Reading the listing below, count the lines that contain the word "scene" and give that count alone.
########################################
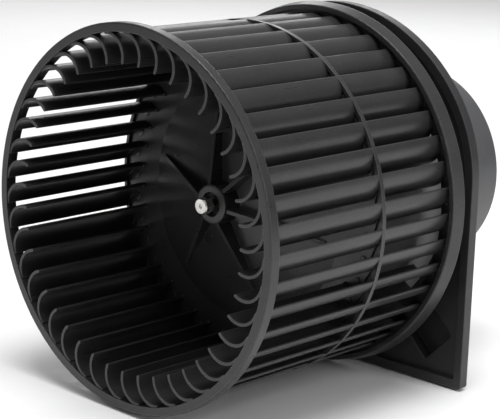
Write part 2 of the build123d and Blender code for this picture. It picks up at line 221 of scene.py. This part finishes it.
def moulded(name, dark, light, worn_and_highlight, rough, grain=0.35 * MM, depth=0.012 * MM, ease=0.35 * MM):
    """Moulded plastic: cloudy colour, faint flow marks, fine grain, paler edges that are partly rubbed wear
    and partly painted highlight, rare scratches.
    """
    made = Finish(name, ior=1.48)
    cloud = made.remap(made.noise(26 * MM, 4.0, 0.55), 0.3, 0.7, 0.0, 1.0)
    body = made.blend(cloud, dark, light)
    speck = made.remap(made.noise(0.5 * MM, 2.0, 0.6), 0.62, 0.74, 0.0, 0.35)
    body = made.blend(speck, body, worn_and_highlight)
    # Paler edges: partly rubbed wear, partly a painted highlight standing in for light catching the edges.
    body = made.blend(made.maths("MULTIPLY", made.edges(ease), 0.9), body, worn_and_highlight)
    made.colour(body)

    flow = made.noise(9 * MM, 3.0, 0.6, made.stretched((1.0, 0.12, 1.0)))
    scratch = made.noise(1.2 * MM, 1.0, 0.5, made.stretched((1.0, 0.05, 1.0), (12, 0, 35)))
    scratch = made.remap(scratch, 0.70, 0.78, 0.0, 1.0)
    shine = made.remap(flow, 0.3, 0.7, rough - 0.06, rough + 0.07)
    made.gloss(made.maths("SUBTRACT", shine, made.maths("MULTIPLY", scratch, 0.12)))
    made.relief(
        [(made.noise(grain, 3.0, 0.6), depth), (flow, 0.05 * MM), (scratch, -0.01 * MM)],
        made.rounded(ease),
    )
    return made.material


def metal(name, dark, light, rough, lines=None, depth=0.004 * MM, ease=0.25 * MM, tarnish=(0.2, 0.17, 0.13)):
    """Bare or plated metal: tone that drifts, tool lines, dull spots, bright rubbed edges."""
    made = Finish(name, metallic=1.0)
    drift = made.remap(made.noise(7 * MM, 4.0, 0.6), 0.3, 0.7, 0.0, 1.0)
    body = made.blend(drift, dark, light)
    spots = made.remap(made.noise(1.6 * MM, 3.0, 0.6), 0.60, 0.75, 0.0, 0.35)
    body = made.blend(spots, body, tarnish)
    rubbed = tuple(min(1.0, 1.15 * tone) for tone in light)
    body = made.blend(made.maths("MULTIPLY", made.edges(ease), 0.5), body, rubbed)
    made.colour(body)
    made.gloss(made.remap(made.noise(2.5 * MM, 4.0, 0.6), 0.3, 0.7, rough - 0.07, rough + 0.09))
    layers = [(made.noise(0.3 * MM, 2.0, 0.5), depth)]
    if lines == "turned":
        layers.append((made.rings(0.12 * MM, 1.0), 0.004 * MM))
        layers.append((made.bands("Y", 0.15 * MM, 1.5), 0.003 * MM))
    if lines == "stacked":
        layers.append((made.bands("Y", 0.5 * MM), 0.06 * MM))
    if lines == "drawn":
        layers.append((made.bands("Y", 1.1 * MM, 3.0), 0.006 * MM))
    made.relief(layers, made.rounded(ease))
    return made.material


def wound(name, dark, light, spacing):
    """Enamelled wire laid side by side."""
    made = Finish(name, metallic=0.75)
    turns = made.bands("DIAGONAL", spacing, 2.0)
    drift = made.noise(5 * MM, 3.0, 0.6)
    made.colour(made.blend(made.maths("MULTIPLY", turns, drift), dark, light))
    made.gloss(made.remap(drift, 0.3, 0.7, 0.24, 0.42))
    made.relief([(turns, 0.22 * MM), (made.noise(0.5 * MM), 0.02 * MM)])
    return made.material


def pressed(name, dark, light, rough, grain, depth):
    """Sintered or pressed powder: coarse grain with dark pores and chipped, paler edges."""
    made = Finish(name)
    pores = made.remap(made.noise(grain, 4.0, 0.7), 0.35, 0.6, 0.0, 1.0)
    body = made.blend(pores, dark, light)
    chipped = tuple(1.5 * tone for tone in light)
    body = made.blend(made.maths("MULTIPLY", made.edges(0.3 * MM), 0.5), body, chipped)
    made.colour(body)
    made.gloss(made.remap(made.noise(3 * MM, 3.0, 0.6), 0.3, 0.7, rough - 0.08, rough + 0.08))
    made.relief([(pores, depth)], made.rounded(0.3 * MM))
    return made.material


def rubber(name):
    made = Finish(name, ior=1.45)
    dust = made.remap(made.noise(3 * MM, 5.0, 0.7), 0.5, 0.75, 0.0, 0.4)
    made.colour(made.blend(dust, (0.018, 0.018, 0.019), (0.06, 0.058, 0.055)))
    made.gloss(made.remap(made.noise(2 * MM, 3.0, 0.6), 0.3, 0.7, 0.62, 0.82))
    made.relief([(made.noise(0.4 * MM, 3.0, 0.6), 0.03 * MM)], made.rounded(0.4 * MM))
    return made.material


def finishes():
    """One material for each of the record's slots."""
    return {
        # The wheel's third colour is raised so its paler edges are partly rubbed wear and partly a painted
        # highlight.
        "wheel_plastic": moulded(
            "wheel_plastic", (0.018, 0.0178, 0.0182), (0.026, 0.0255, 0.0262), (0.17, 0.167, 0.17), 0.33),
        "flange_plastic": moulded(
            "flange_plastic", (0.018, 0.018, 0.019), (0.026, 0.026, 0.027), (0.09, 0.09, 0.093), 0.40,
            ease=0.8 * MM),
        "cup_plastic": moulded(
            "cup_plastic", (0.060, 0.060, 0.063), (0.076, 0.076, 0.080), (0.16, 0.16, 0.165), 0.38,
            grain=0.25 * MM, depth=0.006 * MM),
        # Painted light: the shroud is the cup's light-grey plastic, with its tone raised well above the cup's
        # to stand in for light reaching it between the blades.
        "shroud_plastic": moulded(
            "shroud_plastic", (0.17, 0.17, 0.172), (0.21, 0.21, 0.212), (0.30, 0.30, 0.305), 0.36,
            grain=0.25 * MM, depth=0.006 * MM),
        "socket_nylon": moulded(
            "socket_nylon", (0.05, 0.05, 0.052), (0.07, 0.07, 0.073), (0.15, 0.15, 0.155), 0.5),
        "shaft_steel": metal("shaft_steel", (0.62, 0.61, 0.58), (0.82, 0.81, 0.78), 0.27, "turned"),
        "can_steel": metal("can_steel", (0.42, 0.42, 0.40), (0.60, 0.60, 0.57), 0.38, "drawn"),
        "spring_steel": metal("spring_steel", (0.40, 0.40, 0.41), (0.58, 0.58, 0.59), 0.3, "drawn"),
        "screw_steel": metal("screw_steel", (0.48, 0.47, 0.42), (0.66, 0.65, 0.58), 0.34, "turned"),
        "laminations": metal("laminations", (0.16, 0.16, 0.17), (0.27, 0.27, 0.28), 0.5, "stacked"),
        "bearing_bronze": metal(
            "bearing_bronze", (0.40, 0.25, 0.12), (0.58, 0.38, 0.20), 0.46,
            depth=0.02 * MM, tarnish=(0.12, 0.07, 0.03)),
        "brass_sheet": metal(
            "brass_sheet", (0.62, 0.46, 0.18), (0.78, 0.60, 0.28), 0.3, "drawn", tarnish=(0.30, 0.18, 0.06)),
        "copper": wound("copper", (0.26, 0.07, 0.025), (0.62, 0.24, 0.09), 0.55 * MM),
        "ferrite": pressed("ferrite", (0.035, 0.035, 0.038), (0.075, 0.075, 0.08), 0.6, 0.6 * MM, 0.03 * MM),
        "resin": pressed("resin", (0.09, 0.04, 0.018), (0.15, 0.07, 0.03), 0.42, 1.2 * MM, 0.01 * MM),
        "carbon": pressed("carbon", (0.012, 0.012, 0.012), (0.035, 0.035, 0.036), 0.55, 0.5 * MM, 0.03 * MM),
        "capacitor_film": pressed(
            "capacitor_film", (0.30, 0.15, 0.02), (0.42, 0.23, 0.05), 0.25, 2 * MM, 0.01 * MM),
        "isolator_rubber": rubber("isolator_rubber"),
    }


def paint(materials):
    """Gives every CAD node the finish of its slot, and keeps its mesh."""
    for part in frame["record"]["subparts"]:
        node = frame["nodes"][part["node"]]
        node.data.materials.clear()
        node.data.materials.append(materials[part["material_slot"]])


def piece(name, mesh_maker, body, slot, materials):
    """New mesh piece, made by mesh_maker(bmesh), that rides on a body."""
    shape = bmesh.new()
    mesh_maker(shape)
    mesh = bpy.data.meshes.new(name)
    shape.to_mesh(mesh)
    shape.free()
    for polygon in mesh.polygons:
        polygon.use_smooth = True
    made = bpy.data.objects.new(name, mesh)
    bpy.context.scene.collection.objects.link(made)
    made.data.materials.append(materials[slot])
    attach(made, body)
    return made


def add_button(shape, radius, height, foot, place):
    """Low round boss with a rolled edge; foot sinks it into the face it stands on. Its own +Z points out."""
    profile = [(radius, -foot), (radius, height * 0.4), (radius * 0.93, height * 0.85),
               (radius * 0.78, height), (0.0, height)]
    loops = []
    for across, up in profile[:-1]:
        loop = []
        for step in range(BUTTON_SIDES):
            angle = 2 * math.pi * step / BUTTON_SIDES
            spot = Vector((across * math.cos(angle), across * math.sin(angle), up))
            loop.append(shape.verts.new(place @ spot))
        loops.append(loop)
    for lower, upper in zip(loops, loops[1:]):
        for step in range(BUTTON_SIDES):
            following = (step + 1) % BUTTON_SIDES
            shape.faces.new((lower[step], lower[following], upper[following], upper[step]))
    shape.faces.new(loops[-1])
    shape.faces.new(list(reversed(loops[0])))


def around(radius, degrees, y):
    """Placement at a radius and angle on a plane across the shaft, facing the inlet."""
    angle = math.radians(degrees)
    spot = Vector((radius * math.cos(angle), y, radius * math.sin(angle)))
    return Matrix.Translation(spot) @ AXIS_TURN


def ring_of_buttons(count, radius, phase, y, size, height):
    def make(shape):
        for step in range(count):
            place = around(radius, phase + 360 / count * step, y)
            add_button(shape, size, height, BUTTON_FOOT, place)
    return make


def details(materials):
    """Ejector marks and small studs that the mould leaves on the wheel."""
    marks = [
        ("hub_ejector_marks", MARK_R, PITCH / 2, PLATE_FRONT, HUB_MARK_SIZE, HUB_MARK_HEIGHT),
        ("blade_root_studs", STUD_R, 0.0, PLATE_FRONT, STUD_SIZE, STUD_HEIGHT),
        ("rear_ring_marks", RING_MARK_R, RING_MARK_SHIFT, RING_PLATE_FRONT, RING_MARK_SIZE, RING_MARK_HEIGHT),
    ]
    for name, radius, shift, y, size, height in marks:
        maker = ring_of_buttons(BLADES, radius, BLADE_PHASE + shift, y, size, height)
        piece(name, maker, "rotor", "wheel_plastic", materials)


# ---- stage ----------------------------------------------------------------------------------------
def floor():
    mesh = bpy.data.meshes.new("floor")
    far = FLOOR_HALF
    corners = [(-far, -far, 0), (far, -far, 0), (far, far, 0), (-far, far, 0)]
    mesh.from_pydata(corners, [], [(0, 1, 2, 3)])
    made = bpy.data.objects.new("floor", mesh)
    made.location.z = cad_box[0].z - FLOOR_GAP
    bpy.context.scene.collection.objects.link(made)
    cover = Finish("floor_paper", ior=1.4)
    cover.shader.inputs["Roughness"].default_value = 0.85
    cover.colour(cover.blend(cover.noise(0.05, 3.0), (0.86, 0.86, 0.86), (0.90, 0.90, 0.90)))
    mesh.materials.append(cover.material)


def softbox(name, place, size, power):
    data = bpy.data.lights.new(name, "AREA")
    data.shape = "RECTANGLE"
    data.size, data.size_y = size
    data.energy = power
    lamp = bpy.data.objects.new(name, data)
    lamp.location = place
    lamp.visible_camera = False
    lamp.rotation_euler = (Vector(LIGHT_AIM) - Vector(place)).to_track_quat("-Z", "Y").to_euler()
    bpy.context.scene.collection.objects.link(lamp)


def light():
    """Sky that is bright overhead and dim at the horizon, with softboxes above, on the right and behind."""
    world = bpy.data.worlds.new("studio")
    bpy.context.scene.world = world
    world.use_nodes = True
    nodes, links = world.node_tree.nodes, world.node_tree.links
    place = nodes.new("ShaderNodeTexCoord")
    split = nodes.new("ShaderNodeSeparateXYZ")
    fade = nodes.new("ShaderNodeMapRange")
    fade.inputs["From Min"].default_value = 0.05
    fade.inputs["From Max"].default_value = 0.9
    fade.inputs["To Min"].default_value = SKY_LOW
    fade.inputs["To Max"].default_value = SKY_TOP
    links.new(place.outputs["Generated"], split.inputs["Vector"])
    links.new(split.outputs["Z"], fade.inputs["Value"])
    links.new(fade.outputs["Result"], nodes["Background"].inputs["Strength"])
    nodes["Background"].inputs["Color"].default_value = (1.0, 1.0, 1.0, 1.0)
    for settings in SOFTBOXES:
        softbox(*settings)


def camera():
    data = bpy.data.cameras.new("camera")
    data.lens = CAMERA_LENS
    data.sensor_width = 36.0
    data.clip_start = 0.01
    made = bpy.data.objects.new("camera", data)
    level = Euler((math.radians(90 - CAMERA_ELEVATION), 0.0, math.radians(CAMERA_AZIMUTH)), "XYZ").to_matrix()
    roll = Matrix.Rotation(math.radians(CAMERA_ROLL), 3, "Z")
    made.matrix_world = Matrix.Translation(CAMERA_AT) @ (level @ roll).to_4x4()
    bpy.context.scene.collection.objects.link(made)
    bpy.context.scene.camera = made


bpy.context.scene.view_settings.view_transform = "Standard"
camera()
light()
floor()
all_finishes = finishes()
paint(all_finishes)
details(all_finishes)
########################################
• **Result for this exercise**:
8